11. Turn it off, silence it, put it away in public. Especially in a restaurant, at the movies, or while speaking with another human being. You are not a rude person; do not allow the iPhone to change that.
12. Do not send or receive pictures of your private parts or anyone else’s private parts. Don’t laugh. Someday you will be tempted to do this despite your high intelligence. It is risky and could ruin your teenage/college/adult life. It is always a bad idea. Cyberspace is vast and more powerful than you. And it is hard to make anything of this magnitude disappear – including a bad reputation.
13. Don’t take a zillion pictures and videos. There is no need to document everything. Live your experiences. They will be stored in your memory for eternity.

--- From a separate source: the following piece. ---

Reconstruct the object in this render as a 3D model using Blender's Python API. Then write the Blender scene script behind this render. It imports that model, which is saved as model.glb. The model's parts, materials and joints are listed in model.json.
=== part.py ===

14. Leave your phone home sometimes and feel safe and secure in that decision. It is not alive or an extension of you. Learn to live without it. Be bigger and more powerful than FOMO – fear of missing out.
15. Download music that is new or classic or different than the millions of your peers that listen to the same exact stuff. Your generation has access to music like never before in history. Take advantage of that gift. Expand your horizons.
16. Play a game with words or puzzles or brain teasers every now and then.
17. Keep your eyes up. See the world happening around you. Stare out a window. Listen to the birds. Take a walk. Talk to a stranger. Wonder without googling.
18. You will mess up. I will take away your phone. We will sit down and talk about it. We will start over again. You & I, we are always learning. I am on your team. We are in this together.
It is my hope that you can agree to these terms. Most of the lessons listed here do not just apply to the iPhone, but to life. You are growing up in a fast and ever changing world. It is exciting and enticing. Keep it simple every chance you get. Trust your powerful mind and giant heart above any machine. I love you. I hope you enjoy your awesome new iPhone. Merry Christmas!
xoxoxo
Mom
There’s really nothing left to say. Mom is handling her business like any good mother should. H/T to The Next Web .
I am NOT in tears; I am in APPLAUSE. PARENTING IS NOT A DEMOCRACY! It wasn’t when I grew up. My mother raised three boys, I being the oldest. She ruled often with an iron hand, gradually loosening the strings as we grew older yet letting us know who was IN CHARGE. This mother is going out of her way to protect her son as my mother did hers and she is to be commended for taking this stance.
Herman Hawkins Jr.
January 1, 2013 at 11:48 pm
Simply Awesome, printing this out for my daughter!
mike Jackson
January 2, 2013 at 11:59 am
Very detail, and so needed in this day and time. We parents to take a stand on nehalf of their children. Thanks for sharing.
Vickie Thomas
January 2, 2013 at 2:33 pm
This is very good, but I noticed that she only mentioned the father a couple of times. If he is not in the home, I understand. But, if he is in the home and involved, what gives?
RobB.
January 2, 2013 at 3:01 pm
Come on RobB.! With a caring and vigiliant MOTHER like that, what’s the problem? Biz IS handled; point blank! If the dad, stepdad or whomever is there, I’m sure he has her back. This was her, “I GOT THIS BABE”! Relax.
Dwight Reeves
January 2, 2013 at 6:42 pm
Bravo!!!!! Sounds brilliant! in my parenting book. that is what’s wrong with our children Today “Not Enough Discipline”. ya’ll heard Bernie Mac on the king’s of comedy we sum punk A**** parents oh and it’s “TRUE” I agree with mom almost 100 percent. #2 i did not agree on at all that’s kinda sounding a bit Nosey mom
and # 5 half days, & field trips…. oh Let him have the phone on those days at Least mom. and Not in any after school Activities. other than those two love your way of thinking. one day your son is gonna Thank you!
lynise31
January 2, 2013 at 6:56 pm
Printing this out for my 14 year old and his pending iphone!! My hands, and applaudes this Great Mom!
Kaebnroh
January 2, 2013 at 9:33 pm
I enjoyed reading it and the only thing, if you really mind, is that she loaned him her iPhone. I def would like to start my child off with something less expensive and gradually allow him or her to gain droid, smartphone status as they age. Very wonderful and insightful instructions that the child may not understand at the time but will def appreciate when older.